24 thoughts on “A report on my talk at the Harvard Museum

  1. Szostak…typo.

    Ordinarily, I don’t indulge in copy editing, but in this case, for a Nobel laureate working on the origins of life, I’ll make an exception.

  2. I hope the video shows that fantastic introduction. I learned from the intro, e.g. Coyne et al. vs Nixon et al. ( now that’s one great teaser).

  3. Remember Feynman’s story about his first lecture at Princeton where he was discussing his Phd thesis which dealt with advanced waves. In the audience was Einstein, Pauli and von Neumann. Now that had to be a bit intimidating.

  4. Tough crowd! Did you start with a joke? I’d like to know one that could make all of that audience laugh!

  5. That’s whet my appetite!

    Do you intend to make the slides available, Jerry, as you did for your debate with Haught?


  6. I’m left wondering why our society is so dysfunctional. The best I can come up with is the concentration of power and wealth by a few individuals at the expense of the overwhelming majority.

    And, sadly, historically, such inequality has rarely been remedied by other than violent means. I’m not sure how we’re going to do the job this time around, though I’m pretty sure that, no matter what, it’s not going to be something anybody will want to live through.


    1. The great strength of the Anglo-saxon countries has always been the relative willingness of the ruling class to pay taxes. The inability of the French King to get the aristocracy to pay tax was one of the main reasons for the French bankruptcy which lead to the Revolution. Unfortunately the USA seems to have taken the more European route, and the wealthy have used their power to largely exempt themselves from taxation. This is obviously unsustainable in the long run. If 1% of the pop owns 80% of the assets and pays almost no tax, you’re screwed.

      Fortunately it’s not always necessary to revolt, the credible threat is often enough. The most successful method of getting concessions out of the ruling classes is the threat of violence and withdrawal of labour, ie. unionization. The ruling classes are a fraction of 1% of the pop. and being parasitic, rely entirely on the labour of the working classes (in which I include the middle classes who certainly work) to meet their needs, and make money for them. They are quite at our mercy and they know this, even if we often lose sight of it, which is why conservative parties put so much effort into dividing us along religious and other frivolous lines. If we can all be made to tear each others’ throats out over gay marriage or abortion then they don’t have to worry so much about us noticing that we do all the work and they make all the money.
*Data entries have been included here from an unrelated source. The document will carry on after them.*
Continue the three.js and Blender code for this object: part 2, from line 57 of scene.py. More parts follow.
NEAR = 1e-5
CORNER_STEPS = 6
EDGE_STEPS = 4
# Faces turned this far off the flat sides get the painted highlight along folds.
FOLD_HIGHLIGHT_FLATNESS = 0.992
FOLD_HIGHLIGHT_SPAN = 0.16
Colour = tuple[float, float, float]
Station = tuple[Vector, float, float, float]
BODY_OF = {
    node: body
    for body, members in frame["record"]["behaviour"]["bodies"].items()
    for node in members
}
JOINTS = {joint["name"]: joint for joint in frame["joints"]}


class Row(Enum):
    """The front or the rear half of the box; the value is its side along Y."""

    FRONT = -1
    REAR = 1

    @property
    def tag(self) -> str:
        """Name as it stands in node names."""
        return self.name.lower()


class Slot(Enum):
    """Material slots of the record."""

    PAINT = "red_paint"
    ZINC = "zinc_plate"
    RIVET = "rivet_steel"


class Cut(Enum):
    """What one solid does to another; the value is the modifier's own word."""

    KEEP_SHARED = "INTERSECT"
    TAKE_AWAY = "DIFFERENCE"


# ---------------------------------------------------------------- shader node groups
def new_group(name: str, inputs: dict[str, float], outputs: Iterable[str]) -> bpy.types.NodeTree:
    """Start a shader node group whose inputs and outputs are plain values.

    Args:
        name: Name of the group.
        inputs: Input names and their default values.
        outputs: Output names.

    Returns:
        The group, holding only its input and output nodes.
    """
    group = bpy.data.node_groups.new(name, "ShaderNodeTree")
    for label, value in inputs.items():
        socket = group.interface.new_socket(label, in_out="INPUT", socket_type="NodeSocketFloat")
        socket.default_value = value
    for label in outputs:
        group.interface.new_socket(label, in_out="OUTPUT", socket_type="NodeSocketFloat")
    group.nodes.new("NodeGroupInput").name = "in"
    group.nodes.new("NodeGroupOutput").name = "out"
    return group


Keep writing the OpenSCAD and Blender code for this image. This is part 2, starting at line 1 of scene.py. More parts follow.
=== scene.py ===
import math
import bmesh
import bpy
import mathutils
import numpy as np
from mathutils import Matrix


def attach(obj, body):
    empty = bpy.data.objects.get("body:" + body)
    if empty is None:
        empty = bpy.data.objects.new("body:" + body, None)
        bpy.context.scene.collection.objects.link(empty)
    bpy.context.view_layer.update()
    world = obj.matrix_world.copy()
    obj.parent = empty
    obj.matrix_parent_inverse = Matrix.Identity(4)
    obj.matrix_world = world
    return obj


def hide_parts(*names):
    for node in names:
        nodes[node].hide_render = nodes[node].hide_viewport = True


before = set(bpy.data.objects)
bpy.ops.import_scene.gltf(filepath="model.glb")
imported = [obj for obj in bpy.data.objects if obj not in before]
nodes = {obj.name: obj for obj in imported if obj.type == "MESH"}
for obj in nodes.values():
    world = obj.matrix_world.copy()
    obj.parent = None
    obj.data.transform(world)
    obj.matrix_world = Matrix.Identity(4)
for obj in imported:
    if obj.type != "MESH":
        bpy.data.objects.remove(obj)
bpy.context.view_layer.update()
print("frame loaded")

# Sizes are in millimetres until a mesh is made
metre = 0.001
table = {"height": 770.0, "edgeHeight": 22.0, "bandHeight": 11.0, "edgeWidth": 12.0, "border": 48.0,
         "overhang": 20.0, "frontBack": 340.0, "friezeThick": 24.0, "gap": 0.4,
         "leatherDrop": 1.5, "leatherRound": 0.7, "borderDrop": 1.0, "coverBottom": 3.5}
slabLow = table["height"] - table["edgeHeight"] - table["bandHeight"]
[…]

      I suspect one of the reasons the ruling class in the USA has been so successful in dividing the workers against each other in the USA is the racial situation which countries like Australia just don’t have. It is very easy to divide people who are so clearly already divided. But I’m just guessing. The important thing is not to squander the opportunity to rein in the greed of the wealthy provided by the Global Financial Crisis. This is your best chance in decades to claw back some equity into the system, I hope you don’t miss it.

  7. Thanks for talking to us, Jerry! And thanks for hanging around and signing all those books. I was way at then end of the line, and I’m sure you had a nice dinner waiting for you. I’ve got a lingering question from the talk, but I’ll post it once the video becomes available to everyone.

  8. Speaking of Richard Wrangham, his book CATCHING FIRE: HOW COOKING MADE US HUMAN is a great read. It’s not often we gain an understanding of WHY species evolve the way they do, particularly ours.

  9. Can someone tell me where (on the internet) I can access the 2009 study showing the connection between societal dysfunctionality and religious belief?